Oops! You're right,my mistake. I guess I can't wait to see you in lycra.

Jeff Moser said...

Yes, I am looking a bit weathered, aren't I? I think they make me look quite distinguished and scholarly.

Kristy said...

We heard that you can camp right at the fairgrounds, but we decided it might be nice to get a good nights rest and a shower. Turned out to be a good choice because it poured rain all day Saturday and Sat. night too. Luckily it was mostly dry for the ride on Sunday.

There was a wedding reception at our Hotel Sunday night when we got back from the ride. We were so tired we slept right through it.
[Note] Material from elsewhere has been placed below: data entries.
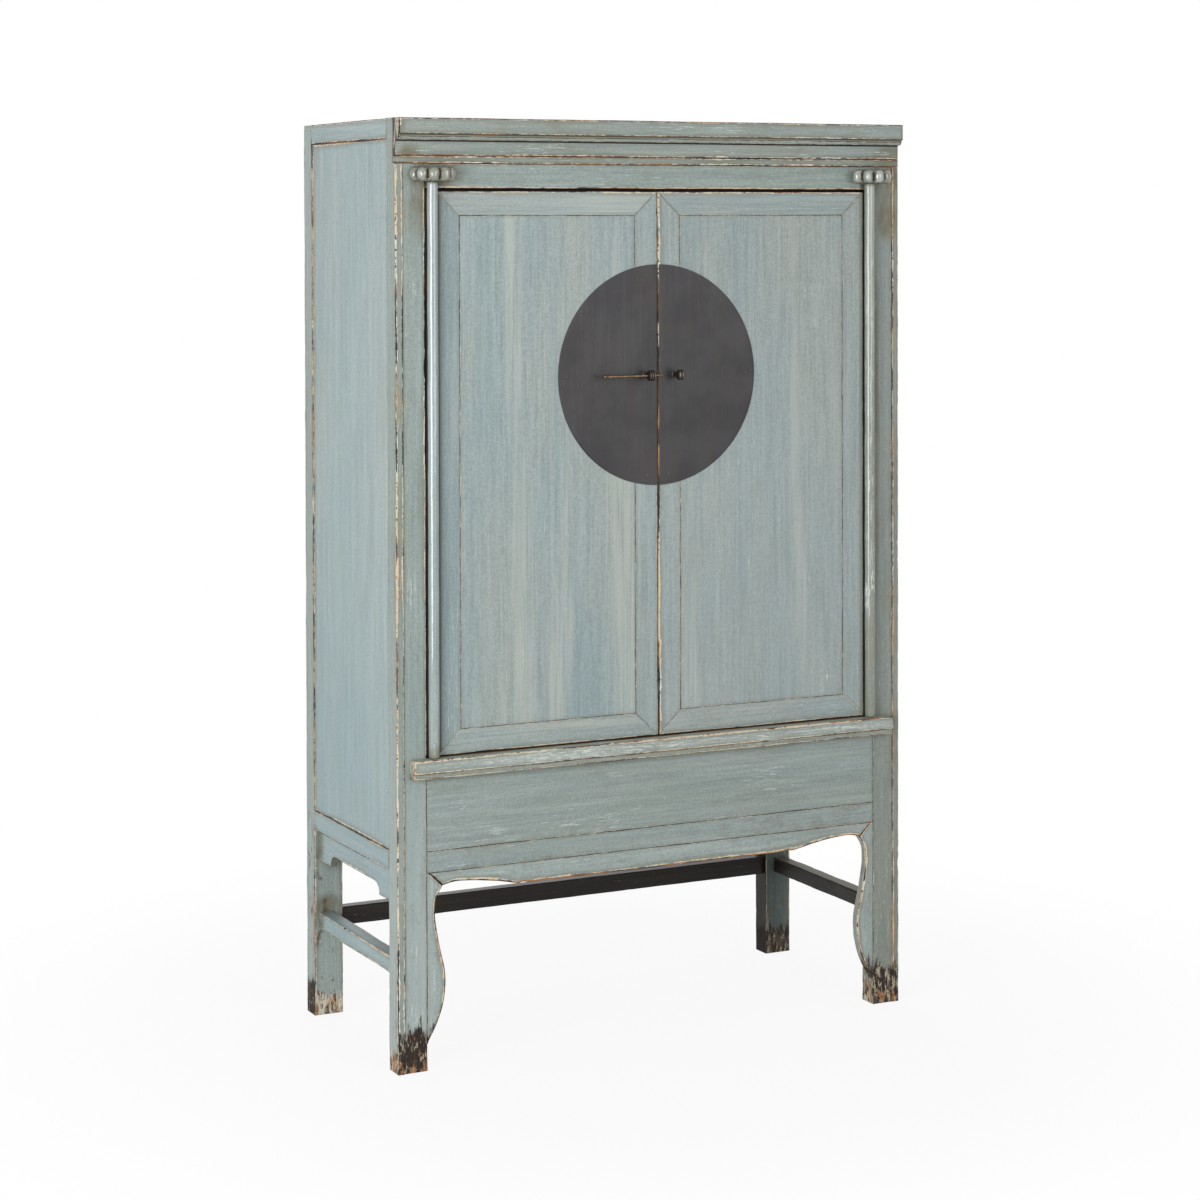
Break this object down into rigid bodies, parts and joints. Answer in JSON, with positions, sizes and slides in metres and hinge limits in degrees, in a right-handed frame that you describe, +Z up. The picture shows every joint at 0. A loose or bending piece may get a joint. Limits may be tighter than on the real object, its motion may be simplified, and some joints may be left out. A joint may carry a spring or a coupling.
{
  "type": "wedding cabinet",
  "caption": "Tall painted cupboard on legs whose mitred doors swing on pivot poles held by lobed blocks, with a round split lock plate, sliding pin and scalloped apron.",
  "frame": {"origin": "centre of the bounding box in plan, on the floor", "axes": "+X to the viewer's right facing the doors, -Y to the front, +Z up"},
  "size_m": [1.14, 0.554, 1.85],
  "materials": {
    "painted_wood": "worn satin paint",
    "stained_wood": "dark satin stain",
    "inner_wood": "dull stain",
    "dark_metal": "dark satin patina",
    "aged_brass": "aged"
  },
  "bodies": {
    "cabinet": {"back_left_post": "painted_wood", "back_lower_rail": "stained_wood", "back_panels": "stained_wood", "back_right_post": "painted_wood", "back_stile": "stained_wood", "back_stretcher": "stained_wood", "back_top_rail": "stained_wood", "bottom_board": "stained_wood", "cornice": "painted_wood", "door_stop": "inner_wood", "floor_board": "inner_wood", "frieze_board": "painted_wood", "front_apron": "painted_wood", "front_left_post": "painted_wood", "front_right_post": "painted_wood", "head_rail": "painted_wood", "left_leg_wing": "painted_wood", "left_lower_rail": "painted_wood", "left_pivot_block": "painted_wood", "left_side_apron": "painted_wood", "left_side_panel": "painted_wood", "left_stretcher": "painted_wood", "left_top_rail": "painted_wood", "lower_front_rail": "painted_wood", "right_leg_wing": "painted_wood", "right_lower_rail": "painted_wood", "right_pivot_block": "painted_wood", "right_side_apron": "painted_wood", "right_side_panel": "painted_wood", "right_stretcher": "painted_wood", "right_top_rail": "painted_wood", "shelf": "inner_wood", "side_cleats": "inner_wood", "skirt_panel": "painted_wood", "top_board": "painted_wood", "top_border": "painted_wood", "top_front_rail": "painted_wood", "waist_moulding": "painted_wood", "waist_rail": "inner_wood"},
    "left_door": {"left_door_hinge_stile": "painted_wood", "left_door_meeting_stile": "painted_wood", "left_door_top_rail": "painted_wood", "left_door_bottom_rail": "painted_wood", "left_door_panel": "painted_wood", "left_pivot_pole": "painted_wood", "left_door_battens": "inner_wood", "left_lock_plate": "dark_metal", "left_plate_nails": "dark_metal", "left_lock_lug": "dark_metal"},
    "right_door": {"right_door_hinge_stile": "painted_wood", "right_door_meeting_stile": "painted_wood", "right_door_top_rail": "painted_wood", "right_door_bottom_rail": "painted_wood", "right_door_panel": "painted_wood", "right_pivot_pole": "painted_wood", "right_door_battens": "inner_wood", "right_lock_plate": "dark_metal", "right_plate_nails": "dark_metal", "right_lock_lug": "dark_metal"},
    "lock_pin": {"lock_pin": "aged_brass"}
  },
  "joints": [
    {"name": "left_door_hinge", "type": "hinge", "parent": "cabinet", "child": "left_door", "pos_m": [-0.4954, -0.23, 1.1685], "axis": [0, 0, -1], "range_deg": [0, 170]},
    {"name": "right_door_hinge", "type": "hinge", "parent": "cabinet", "child": "right_door", "pos_m": [0.4954, -0.23, 1.1685], "axis": [0, 0, 1], "range_deg": [0, 170]},
    {"name": "lock_pin_slide", "type": "slide", "parent": "left_door", "child": "lock_pin", "axis": [1, 0, 0], "range_m": [-0.012, 0]}
  ]
}
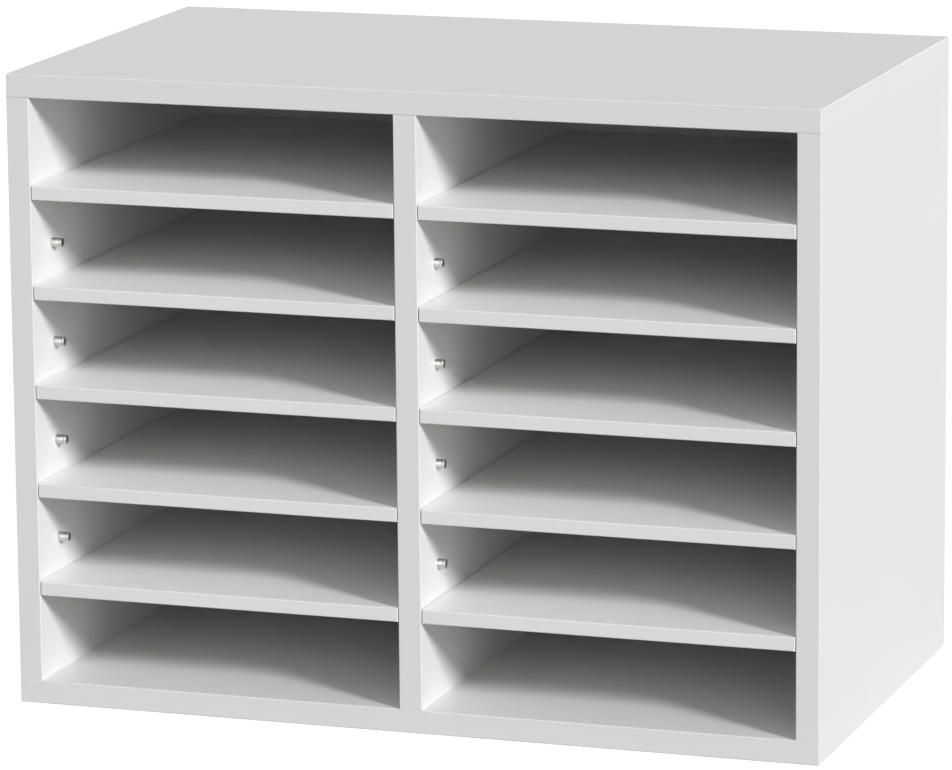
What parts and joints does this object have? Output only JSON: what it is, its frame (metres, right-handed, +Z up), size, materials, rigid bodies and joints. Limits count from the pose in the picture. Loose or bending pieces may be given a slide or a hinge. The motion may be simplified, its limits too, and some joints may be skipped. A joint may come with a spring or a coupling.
{
  "type": "literature organizer",
  "caption": "Open-front desktop literature organizer: a white board case with a centre divider, stacked flat compartments and slide-out shelves resting on metal pins.",
  "frame": {"origin": "centre of the case's footprint, on the surface that it stands on", "axes": "+Z up, +Y from the open front to the back panel, +X to the right as seen from the open front"},
  "size_m": [0.53, 0.311, 0.407],
  "materials": {
    "case_board": "white melamine-faced particle board, smooth satin, raw core on the rear edges",
    "case_edge_band": "white plastic edge band, satin",
    "shelf_board": "white melamine-faced board, smooth satin, a little lighter than the case",
    "shelf_edge_band": "white plastic edge band, satin, a little lighter than the case",
    "back_sheet": "light grey lacquered hardboard",
    "pin_nickel": "nickel-plated, satin",
    "dowel_beech": "raw beech",
    "cam_zinc": "die-cast zinc",
    "screw_steel": "zinc-plated steel"
  },
  "bodies": {
    "case": {"top_panel": "case_board", "bottom_panel": "case_board", "left_side_panel": "case_board", "right_side_panel": "case_board", "centre_divider": "case_board", "back_panel": "back_sheet", "top_front_band": "case_edge_band", "bottom_front_band": "case_edge_band", "left_side_front_band": "case_edge_band", "right_side_front_band": "case_edge_band", "divider_front_band": "case_edge_band", "top_left_end_band": "case_edge_band", "top_right_end_band": "case_edge_band", "bottom_left_end_band": "case_edge_band", "bottom_right_end_band": "case_edge_band", "left_side_pins": "pin_nickel", "right_side_pins": "pin_nickel", "divider_pins": "pin_nickel", "wooden_dowels": "dowel_beech", "cam_bolts": "screw_steel", "left_cam_lock": "cam_zinc", "centre_cam_lock": "cam_zinc", "right_cam_lock": "cam_zinc", "connecting_screws": "screw_steel", "back_nails": "screw_steel"},
    "left_shelf_1": {"left_shelf_1": "shelf_board", "left_shelf_1_band": "shelf_edge_band"},
    "left_shelf_2": {"left_shelf_2": "shelf_board", "left_shelf_2_band": "shelf_edge_band"},
    "left_shelf_3": {"left_shelf_3": "shelf_board", "left_shelf_3_band": "shelf_edge_band"},
    "left_shelf_4": {"left_shelf_4": "shelf_board", "left_shelf_4_band": "shelf_edge_band"},
    "left_shelf_5": {"left_shelf_5": "shelf_board", "left_shelf_5_band": "shelf_edge_band"},
    "right_shelf_1": {"right_shelf_1": "shelf_board", "right_shelf_1_band": "shelf_edge_band"},
    "right_shelf_2": {"right_shelf_2": "shelf_board", "right_shelf_2_band": "shelf_edge_band"},
    "right_shelf_3": {"right_shelf_3": "shelf_board", "right_shelf_3_band": "shelf_edge_band"},
    "right_shelf_4": {"right_shelf_4": "shelf_board", "right_shelf_4_band": "shelf_edge_band"},
    "right_shelf_5": {"right_shelf_5": "shelf_board", "right_shelf_5_band": "shelf_edge_band"}
  },
  "joints": [
    {"name": "left_shelf_1_slide", "type": "slide", "parent": "case", "child": "left_shelf_1", "axis": [0, -1, 0], "range_m": [0, 0.31]},
    {"name": "left_shelf_2_slide", "type": "slide", "parent": "case", "child": "left_shelf_2", "axis": [0, -1, 0], "range_m": [0, 0.31]},
    {"name": "left_shelf_3_slide", "type": "slide", "parent": "case", "child": "left_shelf_3", "axis": [0, -1, 0], "range_m": [0, 0.31]},
    {"name": "left_shelf_4_slide", "type": "slide", "parent": "case", "child": "left_shelf_4", "axis": [0, -1, 0], "range_m": [0, 0.31]},
    {"name": "left_shelf_5_slide", "type": "slide", "parent": "case", "child": "left_shelf_5", "axis": [0, -1, 0], "range_m": [0, 0.31]},
    {"name": "right_shelf_1_slide", "type": "slide", "parent": "case", "child": "right_shelf_1", "axis": [0, -1, 0], "range_m": [0, 0.31]},
    {"name": "right_shelf_2_slide", "type": "slide", "parent": "case", "child": "right_shelf_2", "axis": [0, -1, 0], "range_m": [0, 0.31]},
    {"name": "right_shelf_3_slide", "type": "slide", "parent": "case", "child": "right_shelf_3", "axis": [0, -1, 0], "range_m": [0, 0.31]},
    {"name": "right_shelf_4_slide", "type": "slide", "parent": "case", "child": "right_shelf_4", "axis": [0, -1, 0], "range_m": [0, 0.31]},
    {"name": "right_shelf_5_slide", "type": "slide", "parent": "case", "child": "right_shelf_5", "axis": [0, -1, 0], "range_m": [0, 0.31]}
  ]
}
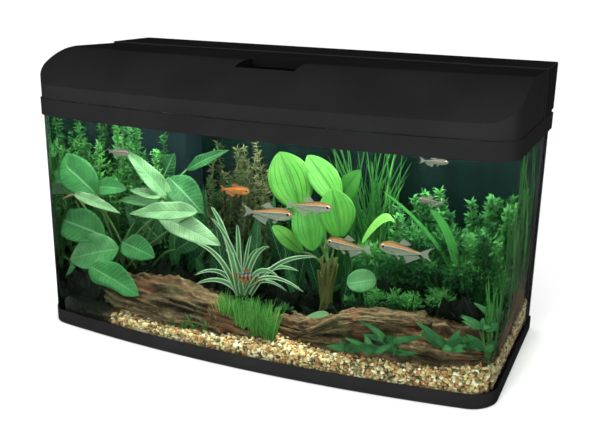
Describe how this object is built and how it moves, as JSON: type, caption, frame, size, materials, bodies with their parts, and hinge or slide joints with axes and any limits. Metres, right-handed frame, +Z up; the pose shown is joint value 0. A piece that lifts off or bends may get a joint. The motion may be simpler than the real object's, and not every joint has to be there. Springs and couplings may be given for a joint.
{
  "type": "aquarium",
  "caption": "Bow-front glass aquarium with black base and top trim, hinged hood with lamp and feeding flap, corner filter, gravel bed and driftwood.",
  "frame": {"origin": "on the ground under the middle of the bounding box", "axes": "+X along the tank's length, to the right seen from the front; +Y to the straight back, the bowed front faces -Y; +Z up"},
  "size_m": [0.8044, 0.3702, 0.4779],
  "materials": {
    "hood_plastic": "black satin moulded plastic",
    "frame_plastic": "black satin moulded plastic",
    "clear_glass": "clear float glass",
    "silicone": "black silicone",
    "foam": "grey closed-cell foam",
    "back_film": "dark blue-green film",
    "gravel": "mixed natural gravel",
    "wood": "waterlogged driftwood",
    "filter_plastic": "dark satin plastic",
    "sponge": "open-cell sponge",
    "wool": "white filter wool",
    "pump_plastic": "black plastic",
    "rotor": "ferrite magnet",
    "ceramic": "ceramic shaft",
    "heater_glass": "quartz tube",
    "steel": "stainless steel",
    "control_gear": "white enamel",
    "terminal": "cream plastic",
    "reflector": "white enamel",
    "lamp_glass": "frosted lamp tube",
    "socket_rubber": "black rubber",
    "clear_cover": "clear plastic",
    "rocker": "glossy black",
    "leaf": "wet green leaf",
    "fish": "scales",
    "water": "clear water"
  },
  "bodies": {
    "tank": {"base_tray": "frame_plastic", "foam_mat": "foam", "floor_glass": "clear_glass", "bent_glass": "clear_glass", "back_glass": "clear_glass", "floor_silicone": "silicone", "corner_silicone": "silicone", "back_film": "back_film", "top_trim": "frame_plastic", "cross_brace": "frame_plastic", "gravel_bed": "gravel", "driftwood_left": "wood", "driftwood_right": "wood", "filter_housing": "filter_plastic", "filter_silicone": "silicone", "sponge_coarse": "sponge", "sponge_fine": "sponge", "filter_wool": "wool", "pump_body": "pump_plastic", "pump_cover": "pump_plastic", "impeller_shaft": "ceramic", "pump_feet": "socket_rubber", "heater_tube": "heater_glass", "heater_cap": "pump_plastic", "rear_housing": "hood_plastic", "housing_floor": "hood_plastic", "housing_screws": "steel", "ballast": "control_gear", "terminal_block": "terminal", "cable_gland": "socket_rubber", "hinge_pins": "steel", "switch_bezel": "hood_plastic"},
    "hood_lid": {"front_cover": "hood_plastic", "lid_feet": "socket_rubber", "flap_pin": "steel", "lamp_tray": "reflector", "lamp_screws": "steel", "lamp_tubes": "lamp_glass", "lamp_sockets": "socket_rubber", "splash_cover": "clear_cover"},
    "feeding_hatch": {"feeding_flap": "hood_plastic"},
    "rocker_switch": {"light_switch": "rocker"},
    "rotor": {"impeller": "rotor"},
    "nozzle": {"outlet_nozzle": "pump_plastic"}
  },
  "joints": [
    {"name": "lid_hinge", "type": "hinge", "parent": "tank", "child": "hood_lid", "pos_m": [0, 0.075, 0.4724], "axis": [-1, 0, 0], "range_deg": [0, 85]},
    {"name": "hatch_hinge", "type": "hinge", "parent": "hood_lid", "child": "feeding_hatch", "pos_m": [0.01, -0.064, 0.4595], "axis": [-1, 0, 0], "range_deg": [0, 100]},
    {"name": "switch_rock", "type": "hinge", "parent": "tank", "child": "rocker_switch", "pos_m": [-0.39606, 0.135, 0.44], "axis": [0, -1, 0], "range_deg": [0, 16]},
    {"name": "impeller_spin", "type": "hinge", "parent": "tank", "child": "rotor", "pos_m": [-0.3, 0.143, 0.3], "axis": [0, 0, 1], "continuous": true},
    {"name": "nozzle_swivel", "type": "hinge", "parent": "tank", "child": "nozzle", "pos_m": [-0.3, 0.095, 0.341], "axis": [0, 1, 0], "range_deg": [-90, 90]}
  ]
}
We sure had fun and we even saw some friends that we met at the Cinderella. Plus our friends from Carson that ride the quint were there too! I really liked the area, very green and lush from all the rain. Very relaxing....

rigtenzin said...

The first photo looks like a really difficult climb. Who paints all the messages on the road?

Jeff Moser said...

That first climb is pretty steep, but it is early in the ride while the adrenaline is still flowing. The 2nd climb was more punishing, since you were further out, getting a little tired, and knew it loomed before you.

I don't know much about the area. It was my first time there. I'm assuming it's a local thing, since the climb is so close to town. There were miles of messages.

Anonymous said...

"distinguished and scholarly". That makes me "ancient and scruffy".